When Words Fail

This Memorial Day weekend, I am clinging to God’s promise that death, evil and war are not the final word.  Jesus is, who was given up for our trespasses and raised for our justification (Romans 4:25). 

 

Maya Lin designed the Vietnam Memorial in Washington DC.  It is sunken.  You must walk down a ramp to the memorial so that the viewer is below ground, as the dead are.  The names of the fallen soldiers are etched into reflective black stone so that you see your own reflection as you read their names.  It is a humbling, sobering reality that none of us lives up to.  The world for which they gave their lives is still in great need of peace.  While wars have been won, and evil exposed, our problem still rages on.  Each generation generates it and faces it.  We live in a world reflected in black.

We honor our soldiers this weekend and assure them that their sacrifice is beautiful and precious and honored.  They fought for us and we are grateful.  It is not their fault that the world is still reflected in black.  The problem is beyond the scope of any of us.  Maya Lin put us all in the place where we truly are – especially if you are a Christian – in the black crying out for mercy.

 

“Let the groans of the prisoners come before you;

According to your great power, preserve those doomed to die!” 

(Psalm 79:11)

 

I relate to this song of lament by Asaph in the Bible.  We are prisoners of sin, repeating fear and violence and hate every generation. 

 

I am heartbroken and maddened by the shooting this week at Robb Elementary in Texas. 

This is also an anniversary of George Floyd’s murder by the police sworn to protect him.  The recent shooting in Buffalo keeps this wound of racism open.

There are families torn apart by the war in Ukraine each day.

And this is the anniversary of my father’s death by brain cancer two years ago.
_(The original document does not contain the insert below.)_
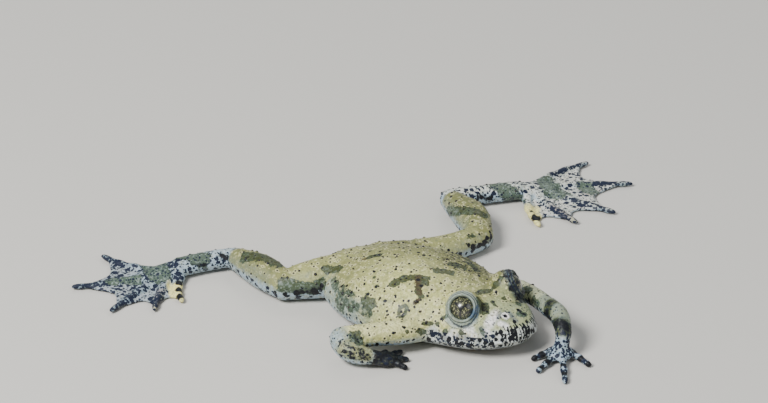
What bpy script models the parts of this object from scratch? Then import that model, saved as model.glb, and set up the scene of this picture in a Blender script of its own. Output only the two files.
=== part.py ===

We live in a black reflection.  Words fail.

 

Mark Rothko, Red, Black, Red (1968), oil on canvas

When words fail and grief throbs, and all we see is black, I think of paintings by Mark Rothko.  He stripped everything away except color.  He repeated over and over the rectangle on which he painted as if to echo it in one stroke and rebel against it in the next stroke.  He simplified painting to focus on one thing.  And yet he painted the one color in layers and layers, almost obsessively, so that it seems boundless.  He questioned and grieved the world in which he lived – his rectangle.  I see it in this painting, Red, Black, Red (1968), in the red rectangle with jagged borders uncomfortably squished in a vertical black rectangle.  It barely fits.  The red suits my anger, the black my grief.  Tragically, he ended up taking his own life.  The evil he saw stole his hope.  I pray he met Jesus at some point.  Jesus alone could face what Mark Rothko painted, what the Vietnam Memorial reflects, what the dead in the ground suffered—he could face it and overcome.  I see this painting, Red, Black, Red, as a prayer cried by a prisoner.  It is my prayer too.  Though my heart is heavy, I know it is answered.

 

Though it was midday, the sky turned black as Jesus hung on the cross from noon to three (Mark 15:33).  At 3pm he cried out, “My God, my God why have you forsaken me?” (Mark 15:35).    He took all our black into his own body, his own wounds.  God laid on him his full wrath against sin and evil.  Jesus faced it all alone.  As Jesus died, he cried out, “It is finished” (John 19:30).  He had finished the war on sin and won our forgiveness.  We didn’t “deserve” his sacrifice; he did it because he loved us that much.  We are that worth it to him.  His one sacrifice ransomed prisoners from sin, death, and deserving.  His tomb could not hold him.  Jesus is alive today.  He is alive on the battlefield, in the police car, in the schoolroom, and in the hospice center.  He hates the black more than we do. He comforts in the grief and brings life from the dead.  Because of what he did we are never, ever alone in the black.  He is here with you and me.  I hear him promise us:

 

“I have said these things to you, that in me you may have peace.  In the world you will have tribulation. But take heart; I have overcome the world.”  (John 16:33).